I know of two cases where a group has been essentially forced to 
significantly compromise their design in order to support BEEP. At 
this point it should be clear to anyone who follows the Web 
Services 
area that there is universal agreement amongst vendors and 
developers 
that the SOAP stack is the only one that will be used. This outcome 
has been clear to anyone who has followed this area for at 
least four 
years.

I watched the SACRED group being bullied into adopting BEEP as a 
substrate. This makes even less sense when you know that SACRED was 
intended to be a compliment to XKMS which is defined to be a Web 
Service running over SOAP. The only argument I saw made at 
the meeting 
was that the IESG would expect BEEP to be supported so the 
WG better 
get in line.


There is at this point a huge difference in the 
capabilities of BEEP 
and the capabilities of Web Services based on the SOAP, 
WSDL etc.

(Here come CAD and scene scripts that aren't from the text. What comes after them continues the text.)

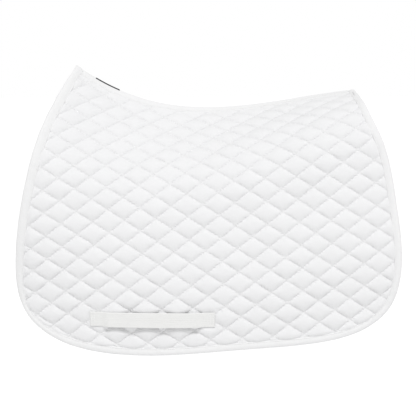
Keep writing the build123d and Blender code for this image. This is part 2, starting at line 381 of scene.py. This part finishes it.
def flat_quilt():
    """The side on the cutting table: the quilting's own grid, cut out along rim and spine."""
    reach = to_quilt(rim_flat)
    low, high = np.floor(reach.min(axis=0)).astype(int), np.ceil(reach.max(axis=0)).astype(int)
    rows = [np.concatenate([(rows_in_diamond + k) for k in range(low[w], high[w])]) for w in (0, 1)]
    bm = bmesh.new()
    bmesh.ops.create_grid(bm, x_segments=len(rows[0]) - 1, y_segments=len(rows[1]) - 1, size=0.5)
    grid = np.array([v.co[:2] for v in bm.verts]) + 0.5
    col = np.rint(grid[:, 0] * (len(rows[0]) - 1)).astype(int)
    row = np.rint(grid[:, 1] * (len(rows[1]) - 1)).astype(int)
    count = np.stack([rows[0][col], rows[1][row]], axis=1)
    flat = from_quilt(count)
    keep = (inside_rim(flat) > wrap + 0.001) & (flat[:, 1] > 0.001)
    move_to(bm, np.column_stack([flat, np.zeros(len(flat))]))
    verts = list(bm.verts)
    bmesh.ops.delete(bm, geom=[v for v, k in zip(verts, keep) if not k], context="VERTS")
    loose = [v for v in bm.verts if not v.link_faces]
    bmesh.ops.delete(bm, geom=loose, context="VERTS")
    edge = rim_even + rim_inward * wrap
    for vert in [v for v in bm.verts if v.is_boundary]:
        here = np.array(vert.co[:2])
        near = edge[np.argmin(((edge - here)**2).sum(axis=1))]
        if here[1] < np.linalg.norm(near - here):
            near = np.array([here[0], 0.0])
        vert.co = (*near, 0)
    return bm


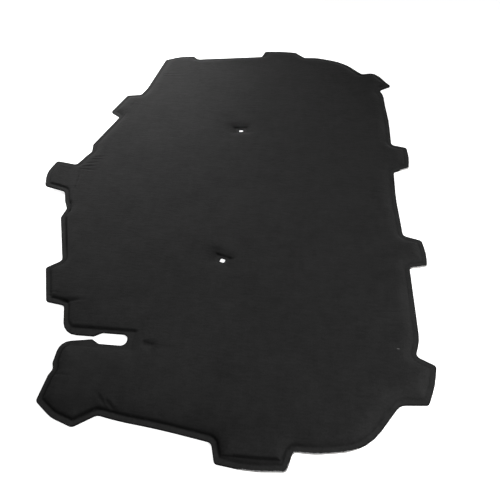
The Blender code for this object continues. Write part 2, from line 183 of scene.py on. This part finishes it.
def smooth_step(share):
    """A soft rise from 0 to 1."""
    share = np.clip(share, 0.0, 1.0)
    return share * share * (3.0 - 2.0 * share)


def ramp(value, start, end):
    """A soft rise from 0 at the start to 1 at the end."""
    return smooth_step((value - start) / (end - start))


def puffed(share):
    """Height of a crown, steep at its foot and level at the body, for a share of its width."""
    return 1.0 - (1.0 - np.clip(share, 0.0, 1.0)) ** shoulder_power


def shoulder(distance, sharp):
    """Share of the body's height at a distance from the crease: a short wall, then a soft crown."""
    wall = wall_share * sharp
    return wall * smooth_step(distance / wall_width) + (1.0 - wall) * puffed(distance / shoulder_width)


def land_share(points, land):
    """How high a land lets the body puff, from its own share to 1, and how deep it is in the crease."""
    across = points - (land.x, land.y)
    cosine = math.cos(land.turn)
    sine = math.sin(land.turn)
    own_x = across[:, 0] * cosine + across[:, 1] * sine
    own_y = across[:, 1] * cosine - across[:, 0] * sine
    side = np.maximum(abs(own_x) - land.half_x, 0.0)
    north = np.maximum(own_y - land.half_y, 0.0)
    south = np.maximum(-own_y - land.half_y, 0.0)
    slope = puffed(np.sqrt((side / land.side) ** 2 + (north / land.north) ** 2 + (south / land.south) ** 2))
    beside = np.exp(-(side / (2 * wall_width)) ** 2)
    wall = land.wall * smooth_step(north / wall_width) * beside
    line = np.exp(-((own_y - land.half_y - crease_offset) / crease_reach) ** 2)
    line *= land.wall / wall_share * beside
    step = wall + (1.0 - wall) * slope
    return land.share + (1.0 - land.share) * step, np.minimum(line, 1.0)


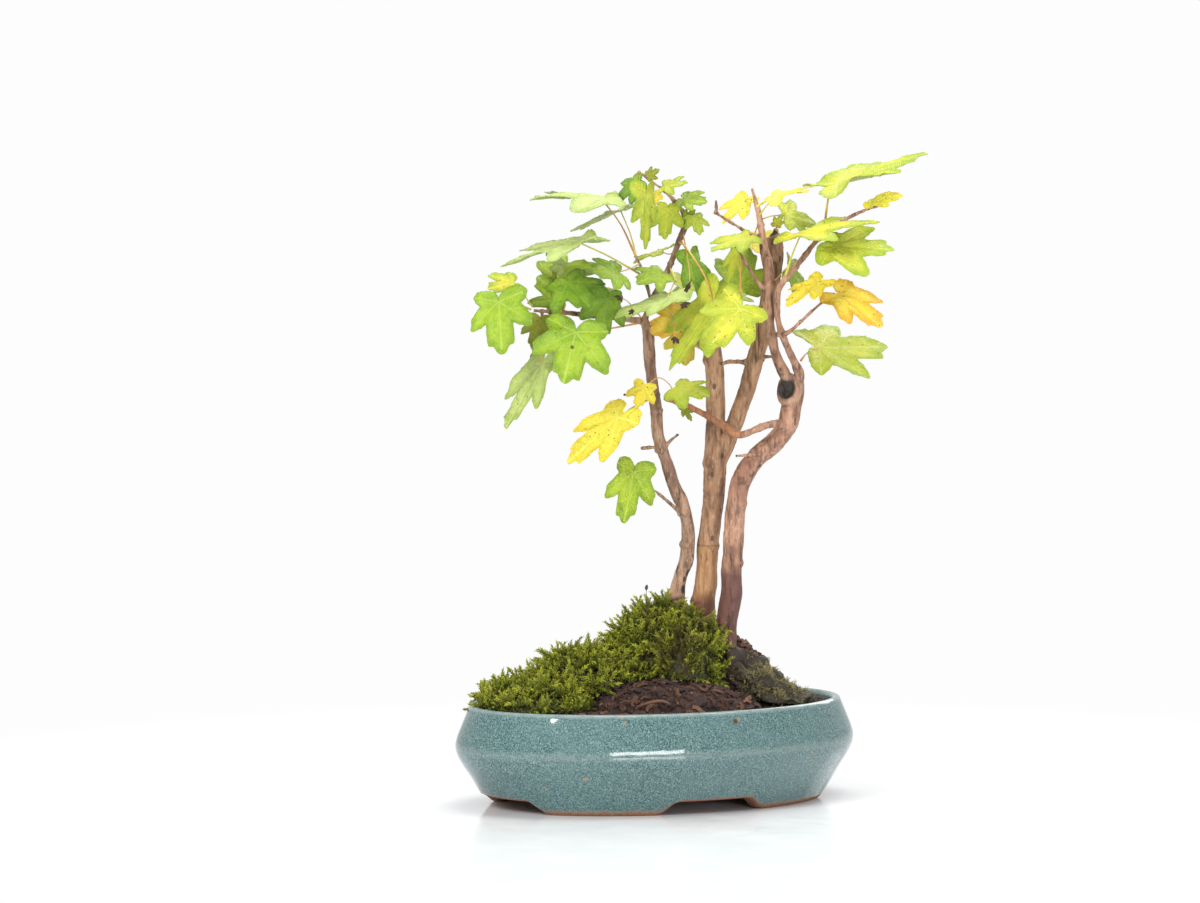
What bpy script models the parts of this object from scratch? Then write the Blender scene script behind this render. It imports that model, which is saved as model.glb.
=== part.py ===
"""A clump-style field maple bonsai in an oval glazed pot.

Frame: metres, +Z up, the tree's front faces -Y. The pot stands on z = 0 and the
origin is the centre of the whole object's footprint. Lengths below are in
millimetres and become metres where a mesh is made.
"""

import math

import bmesh
import bpy
from mathutils import Matrix, Vector

MM = 0.001
GAP = 0.35                      # clearance between pieces that touch

# Pot: an oval whose depth is a fixed share of its length
POT_TURN = math.radians(27.5)   # its right end points away from the front
OVAL = 0.674
RIM_A = 99.7
SHOULDER_A = 107.2
BASE_A = 89.0
RIM_Z = 50.5
SHOULDER_Z = 31.0
WALL = 5.0
FLOOR_Z = 10.5
RECESS_Z = 7.0
ARCH_Z = 6.4                    # height of the gaps between the feet
FRONT_ARCH = (30.0, 18.5)       # half widths of a gap at the table and at its top
END_ARCH = (31.0, 24.0)
DRAIN_X = 40.0
DRAIN_R = 7.0
ROUND_STEPS = 56

# Planting
SOIL_Z = 47.5
SCREEN_SIDE = 24.0
SCREEN_THICK = 0.8
STEM_FOOT_Z = 36.0

# Leaves
LEAF_THICK = 0.5
STALK_WIDTH = 0.9
STALK_STEPS = 5

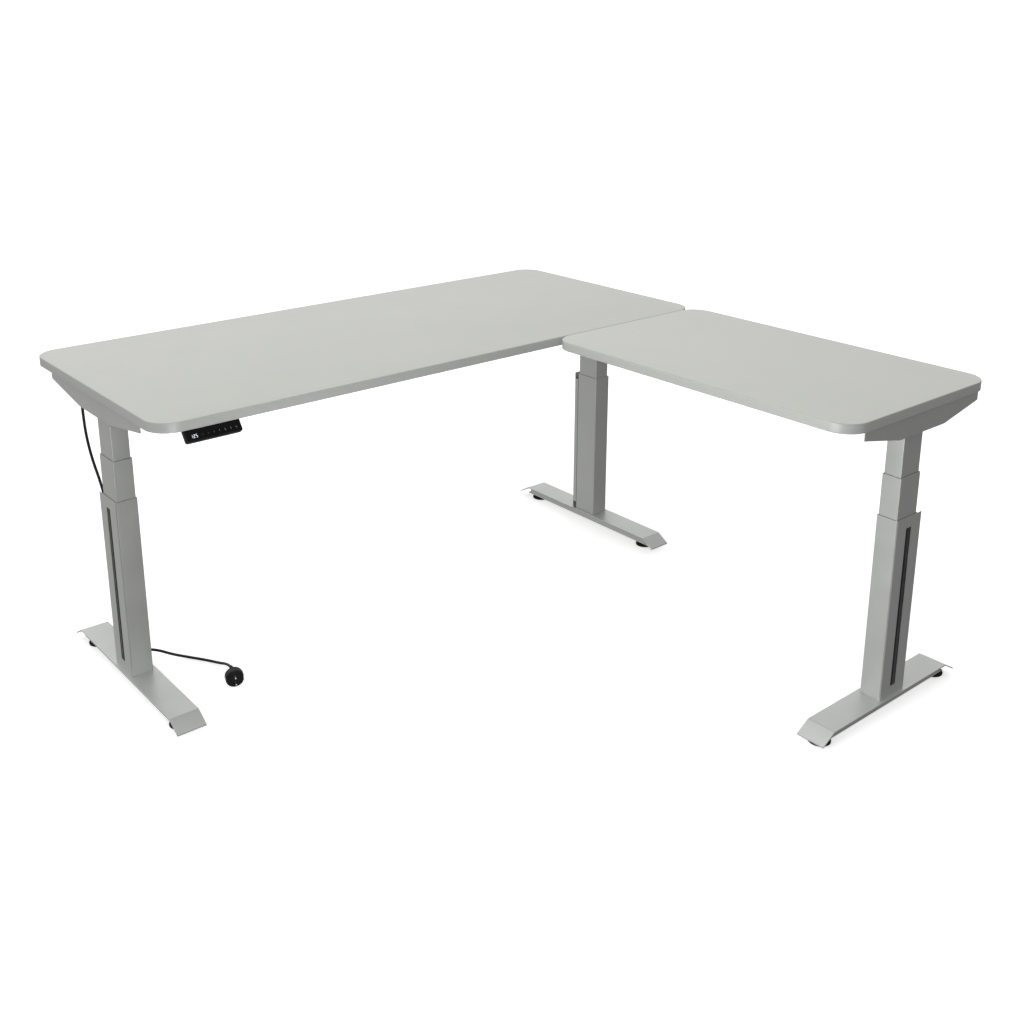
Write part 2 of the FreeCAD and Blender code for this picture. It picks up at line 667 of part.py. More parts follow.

It 
is a major imposition on a working group to require them to support 
BEEP because it then forces the group to re-invent the work 
that has 
gone into WS-Security. Developers are then required to 
implement the 
DIY security infrastructure developed by the group rather 
than use the 
existing libraries in the Web Services development environments.

It would be much easier for me to get INCH/RID adopted as 
an incident 
notification protocol in the anti-phishing world in its 
original Web 
Services compliant form than in the current incarnation that was 
imposed on the group by an area director. If I am talking to 
Microsoft, IBM, Sun or any bank that uses their technology 
it is much 
easier to get them to buy into a protocol that they can build in an 
afternoon using standard toolkits than something that will require 
bespoke work.


In summary, the DISCUSS draft is header in the right 
direction and the 
above is implicit in its text but it should be made explicit.